- _Task statement_:
Return only the lines from the top of the material through the line marked by "for step in range(steps)]", unaltered.

- _Data segment_:
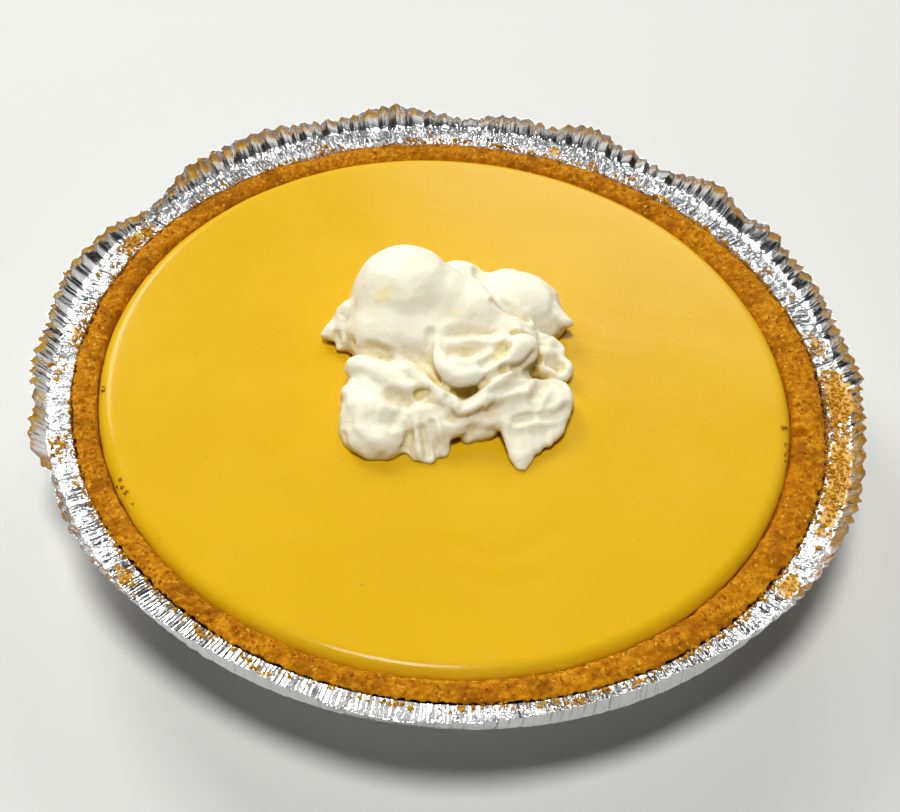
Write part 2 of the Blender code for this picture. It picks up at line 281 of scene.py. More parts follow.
# %% Model the foil tin
def between(start, end, steps):
    """Points from start to end, without the end."""
    return [tuple(a + (b - a) * step / steps for a, b in zip(start, end))
            for step in range(steps)]


WALL_ROWS, FLANGE_ROWS, BAND_ROWS = 4, 6, 7
TIN_FRONT = (-90.0, 28.0)
TIN_BACK = (90.0, 70.0)
CRIMP_WAVE = (-1.0, 0.35, 1.0)
CRINKLE_SIZE = 2.6 * MM
CRINKLE_STEP = 3.0 * MM
# Depths in mm
WALL_FOLD, WALL_CRIMP = 0.55, 0.12
FLANGE_CRIMP, FLANGE_SHIFT, FLANGE_FOLD, FLANGE_CRINKLE = 0.26, 0.15, 0.12, 0.15
BAND_FOLD, BAND_CRIMP, BAND_CRINKLE = 0.55, 0.10, 0.2
RAGGED, RAGGED_FINE = 0.4, 0.2
BOW, BOW_AT_BACK = 1.1, 1.9
tin_profile = [(0.0, FOIL), (BASE_RADIUS, FOIL)]
tin_profile += between(WALL_FOOT, WALL_TOP, WALL_ROWS)
flange_start = len(tin_profile)
tin_profile += between(WALL_TOP, FLANGE, FLANGE_ROWS)
band_start = len(tin_profile)
tin_profile += between(FLANGE, (RIM_RADIUS, FLANGE[1] + RIM_RISE), BAND_ROWS)
tin_profile.append((RIM_RADIUS, FLANGE[1] + RIM_RISE))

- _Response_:
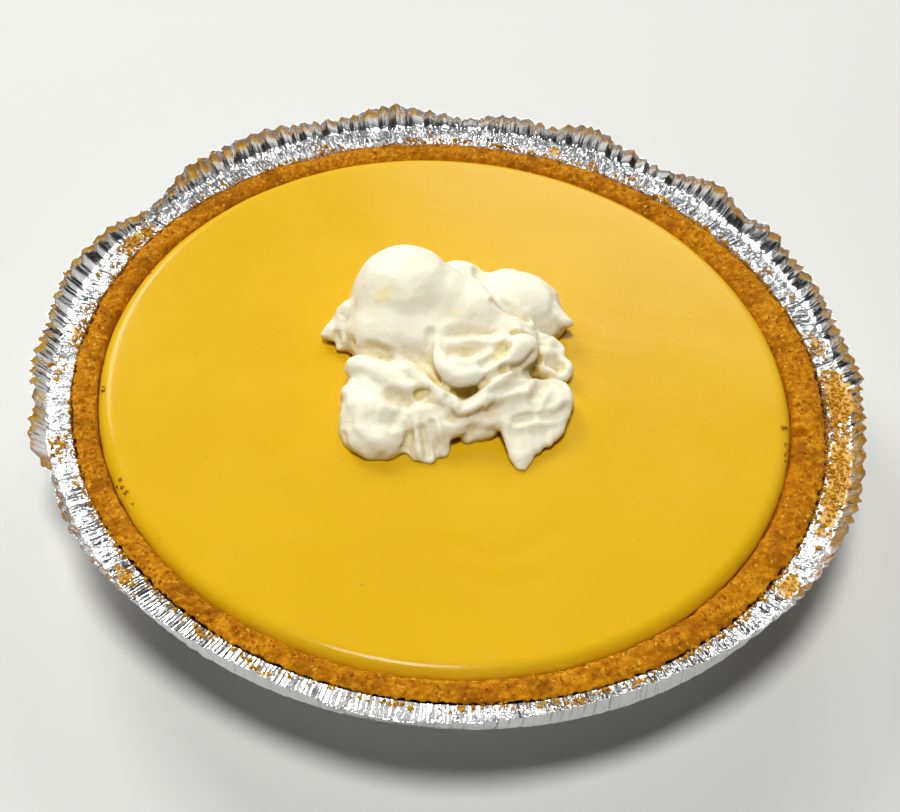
Write part 2 of the Blender code for this picture. It picks up at line 281 of scene.py. More parts follow.
# %% Model the foil tin
def between(start, end, steps):
    """Points from start to end, without the end."""
    return [tuple(a + (b - a) * step / steps for a, b in zip(start, end))
            for step in range(steps)]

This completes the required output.